## Your goal
Please quote exactly the lines below from the line containing "record = json.load(file)" to the line containing "# ---------- Outlines", both lines included, and nothing else.

◆ ◆ ◆ ◆ ◆ ◆ ◆

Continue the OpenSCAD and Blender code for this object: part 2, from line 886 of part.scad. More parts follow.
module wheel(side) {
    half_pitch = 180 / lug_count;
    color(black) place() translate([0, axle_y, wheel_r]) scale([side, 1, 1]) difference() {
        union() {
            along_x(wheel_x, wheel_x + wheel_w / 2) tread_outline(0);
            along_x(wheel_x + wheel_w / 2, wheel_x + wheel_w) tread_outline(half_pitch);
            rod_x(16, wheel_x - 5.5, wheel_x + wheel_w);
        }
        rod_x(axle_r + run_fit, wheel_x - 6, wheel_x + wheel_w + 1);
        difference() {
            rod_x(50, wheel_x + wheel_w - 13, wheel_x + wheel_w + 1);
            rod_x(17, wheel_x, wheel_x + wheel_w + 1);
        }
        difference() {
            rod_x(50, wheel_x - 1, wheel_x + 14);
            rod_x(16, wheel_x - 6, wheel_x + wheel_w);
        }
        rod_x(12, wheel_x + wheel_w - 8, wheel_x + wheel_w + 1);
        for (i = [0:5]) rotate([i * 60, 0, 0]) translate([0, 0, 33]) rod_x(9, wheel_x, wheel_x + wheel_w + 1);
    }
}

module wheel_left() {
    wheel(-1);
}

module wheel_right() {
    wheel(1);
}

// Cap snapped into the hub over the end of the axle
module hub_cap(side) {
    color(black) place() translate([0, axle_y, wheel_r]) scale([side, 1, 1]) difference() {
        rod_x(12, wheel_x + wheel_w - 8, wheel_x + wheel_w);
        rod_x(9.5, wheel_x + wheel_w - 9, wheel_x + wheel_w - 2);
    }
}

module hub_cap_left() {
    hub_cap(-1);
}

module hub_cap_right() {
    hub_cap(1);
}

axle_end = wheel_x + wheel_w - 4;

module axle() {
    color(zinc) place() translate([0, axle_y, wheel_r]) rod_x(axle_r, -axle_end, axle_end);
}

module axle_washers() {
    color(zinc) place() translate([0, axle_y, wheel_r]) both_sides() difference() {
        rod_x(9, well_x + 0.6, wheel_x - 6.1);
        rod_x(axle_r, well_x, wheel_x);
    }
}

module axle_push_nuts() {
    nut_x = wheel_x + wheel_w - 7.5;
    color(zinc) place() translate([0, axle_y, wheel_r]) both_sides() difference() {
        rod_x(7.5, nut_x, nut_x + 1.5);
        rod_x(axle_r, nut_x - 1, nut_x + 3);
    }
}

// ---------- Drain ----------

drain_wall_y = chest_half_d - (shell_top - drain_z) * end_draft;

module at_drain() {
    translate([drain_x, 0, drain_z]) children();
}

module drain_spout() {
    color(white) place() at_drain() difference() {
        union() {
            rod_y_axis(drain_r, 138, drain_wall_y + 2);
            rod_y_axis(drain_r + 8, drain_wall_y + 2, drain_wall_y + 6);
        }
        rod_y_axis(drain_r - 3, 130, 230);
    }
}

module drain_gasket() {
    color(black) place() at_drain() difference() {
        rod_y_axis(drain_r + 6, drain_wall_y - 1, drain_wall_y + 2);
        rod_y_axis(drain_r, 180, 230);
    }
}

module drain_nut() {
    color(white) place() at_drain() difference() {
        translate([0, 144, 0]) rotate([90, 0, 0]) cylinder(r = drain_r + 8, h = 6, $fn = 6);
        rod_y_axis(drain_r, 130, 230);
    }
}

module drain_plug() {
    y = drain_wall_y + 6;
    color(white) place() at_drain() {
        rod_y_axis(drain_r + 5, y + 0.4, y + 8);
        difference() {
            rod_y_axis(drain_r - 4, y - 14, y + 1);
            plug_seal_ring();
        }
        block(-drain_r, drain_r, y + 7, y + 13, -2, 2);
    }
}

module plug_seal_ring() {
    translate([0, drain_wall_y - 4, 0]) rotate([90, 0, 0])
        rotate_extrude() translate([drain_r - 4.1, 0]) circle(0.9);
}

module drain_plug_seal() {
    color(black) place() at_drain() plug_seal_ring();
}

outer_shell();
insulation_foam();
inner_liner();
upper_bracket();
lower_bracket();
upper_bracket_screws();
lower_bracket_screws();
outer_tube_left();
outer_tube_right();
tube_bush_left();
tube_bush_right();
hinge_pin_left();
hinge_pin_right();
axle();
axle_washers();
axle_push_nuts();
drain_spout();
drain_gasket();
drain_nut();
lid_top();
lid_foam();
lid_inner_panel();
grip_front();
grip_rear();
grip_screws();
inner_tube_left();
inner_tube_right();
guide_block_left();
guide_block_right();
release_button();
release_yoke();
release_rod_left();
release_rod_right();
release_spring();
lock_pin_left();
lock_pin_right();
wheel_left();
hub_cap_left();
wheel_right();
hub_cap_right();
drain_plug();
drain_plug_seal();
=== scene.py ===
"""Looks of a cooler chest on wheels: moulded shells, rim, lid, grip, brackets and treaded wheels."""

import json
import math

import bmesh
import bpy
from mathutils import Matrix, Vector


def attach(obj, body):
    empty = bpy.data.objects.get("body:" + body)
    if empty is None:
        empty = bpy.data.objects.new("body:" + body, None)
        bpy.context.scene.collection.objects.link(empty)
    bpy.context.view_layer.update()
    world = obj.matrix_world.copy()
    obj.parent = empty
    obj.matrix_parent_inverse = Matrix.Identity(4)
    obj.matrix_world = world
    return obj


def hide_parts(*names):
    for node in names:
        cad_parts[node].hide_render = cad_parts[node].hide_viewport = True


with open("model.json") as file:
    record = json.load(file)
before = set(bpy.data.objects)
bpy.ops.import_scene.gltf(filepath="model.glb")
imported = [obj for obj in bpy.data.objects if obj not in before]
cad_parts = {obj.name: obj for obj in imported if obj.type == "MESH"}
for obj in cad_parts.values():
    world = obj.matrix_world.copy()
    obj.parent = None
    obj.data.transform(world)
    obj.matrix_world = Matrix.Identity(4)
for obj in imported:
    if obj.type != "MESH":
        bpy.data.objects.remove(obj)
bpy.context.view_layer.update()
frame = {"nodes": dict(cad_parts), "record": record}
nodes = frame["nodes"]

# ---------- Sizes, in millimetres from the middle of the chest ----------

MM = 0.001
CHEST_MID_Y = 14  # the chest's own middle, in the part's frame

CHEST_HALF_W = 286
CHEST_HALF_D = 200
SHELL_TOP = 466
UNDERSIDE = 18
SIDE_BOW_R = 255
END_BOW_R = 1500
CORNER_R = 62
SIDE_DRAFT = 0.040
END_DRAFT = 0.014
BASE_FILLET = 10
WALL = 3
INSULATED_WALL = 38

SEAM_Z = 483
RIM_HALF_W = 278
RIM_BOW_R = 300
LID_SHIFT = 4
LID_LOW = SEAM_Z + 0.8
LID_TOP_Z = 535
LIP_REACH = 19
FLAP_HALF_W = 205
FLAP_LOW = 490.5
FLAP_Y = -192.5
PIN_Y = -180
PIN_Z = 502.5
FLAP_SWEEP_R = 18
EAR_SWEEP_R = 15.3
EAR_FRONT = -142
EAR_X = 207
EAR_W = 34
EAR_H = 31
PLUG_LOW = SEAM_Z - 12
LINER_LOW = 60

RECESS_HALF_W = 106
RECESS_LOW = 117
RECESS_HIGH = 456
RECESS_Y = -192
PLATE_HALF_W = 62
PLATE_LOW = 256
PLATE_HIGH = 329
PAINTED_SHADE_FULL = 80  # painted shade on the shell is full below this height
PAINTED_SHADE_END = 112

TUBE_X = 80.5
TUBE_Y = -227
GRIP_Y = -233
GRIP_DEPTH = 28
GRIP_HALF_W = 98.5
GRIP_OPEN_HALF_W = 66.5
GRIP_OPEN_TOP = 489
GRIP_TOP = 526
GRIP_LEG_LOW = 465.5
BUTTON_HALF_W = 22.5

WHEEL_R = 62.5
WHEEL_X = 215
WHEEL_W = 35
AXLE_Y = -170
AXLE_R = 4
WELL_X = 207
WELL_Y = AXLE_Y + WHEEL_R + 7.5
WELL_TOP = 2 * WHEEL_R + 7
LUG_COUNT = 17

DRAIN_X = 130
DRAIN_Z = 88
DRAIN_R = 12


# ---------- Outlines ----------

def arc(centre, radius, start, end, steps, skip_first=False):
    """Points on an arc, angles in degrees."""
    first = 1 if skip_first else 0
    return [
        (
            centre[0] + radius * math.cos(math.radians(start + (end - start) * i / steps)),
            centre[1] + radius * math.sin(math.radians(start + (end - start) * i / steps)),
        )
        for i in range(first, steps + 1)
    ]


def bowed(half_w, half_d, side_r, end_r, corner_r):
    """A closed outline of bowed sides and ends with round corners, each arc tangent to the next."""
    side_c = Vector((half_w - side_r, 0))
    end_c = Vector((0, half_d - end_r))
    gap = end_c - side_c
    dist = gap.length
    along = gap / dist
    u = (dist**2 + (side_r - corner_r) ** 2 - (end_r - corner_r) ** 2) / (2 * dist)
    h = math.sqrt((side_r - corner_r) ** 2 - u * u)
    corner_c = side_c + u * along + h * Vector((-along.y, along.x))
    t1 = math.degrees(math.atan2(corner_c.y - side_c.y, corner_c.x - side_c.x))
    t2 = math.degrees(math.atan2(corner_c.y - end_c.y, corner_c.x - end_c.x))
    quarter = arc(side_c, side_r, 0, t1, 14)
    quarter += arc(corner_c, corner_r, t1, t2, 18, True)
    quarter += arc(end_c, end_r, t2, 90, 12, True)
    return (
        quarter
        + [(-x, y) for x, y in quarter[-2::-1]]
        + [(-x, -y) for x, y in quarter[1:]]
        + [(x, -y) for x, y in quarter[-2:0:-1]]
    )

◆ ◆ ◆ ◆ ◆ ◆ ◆

## Result of this exercise
    record = json.load(file)
before = set(bpy.data.objects)
bpy.ops.import_scene.gltf(filepath="model.glb")
imported = [obj for obj in bpy.data.objects if obj not in before]
cad_parts = {obj.name: obj for obj in imported if obj.type == "MESH"}
for obj in cad_parts.values():
    world = obj.matrix_world.copy()
    obj.parent = None
    obj.data.transform(world)
    obj.matrix_world = Matrix.Identity(4)
for obj in imported:
    if obj.type != "MESH":
        bpy.data.objects.remove(obj)
bpy.context.view_layer.update()
frame = {"nodes": dict(cad_parts), "record": record}
nodes = frame["nodes"]

# ---------- Sizes, in millimetres from the middle of the chest ----------

MM = 0.001
CHEST_MID_Y = 14  # the chest's own middle, in the part's frame

CHEST_HALF_W = 286
CHEST_HALF_D = 200
SHELL_TOP = 466
UNDERSIDE = 18
SIDE_BOW_R = 255
END_BOW_R = 1500
CORNER_R = 62
SIDE_DRAFT = 0.040
END_DRAFT = 0.014
BASE_FILLET = 10
WALL = 3
INSULATED_WALL = 38

SEAM_Z = 483
RIM_HALF_W = 278
RIM_BOW_R = 300
LID_SHIFT = 4
LID_LOW = SEAM_Z + 0.8
LID_TOP_Z = 535
LIP_REACH = 19
FLAP_HALF_W = 205
FLAP_LOW = 490.5
FLAP_Y = -192.5
PIN_Y = -180
PIN_Z = 502.5
FLAP_SWEEP_R = 18
EAR_SWEEP_R = 15.3
EAR_FRONT = -142
EAR_X = 207
EAR_W = 34
EAR_H = 31
PLUG_LOW = SEAM_Z - 12
LINER_LOW = 60

RECESS_HALF_W = 106
RECESS_LOW = 117
RECESS_HIGH = 456
RECESS_Y = -192
PLATE_HALF_W = 62
PLATE_LOW = 256
PLATE_HIGH = 329
PAINTED_SHADE_FULL = 80  # painted shade on the shell is full below this height
PAINTED_SHADE_END = 112

TUBE_X = 80.5
TUBE_Y = -227
GRIP_Y = -233
GRIP_DEPTH = 28
GRIP_HALF_W = 98.5
GRIP_OPEN_HALF_W = 66.5
GRIP_OPEN_TOP = 489
GRIP_TOP = 526
GRIP_LEG_LOW = 465.5
BUTTON_HALF_W = 22.5

WHEEL_R = 62.5
WHEEL_X = 215
WHEEL_W = 35
AXLE_Y = -170
AXLE_R = 4
WELL_X = 207
WELL_Y = AXLE_Y + WHEEL_R + 7.5
WELL_TOP = 2 * WHEEL_R + 7
LUG_COUNT = 17

DRAIN_X = 130
DRAIN_Z = 88
DRAIN_R = 12


# ---------- Outlines ----------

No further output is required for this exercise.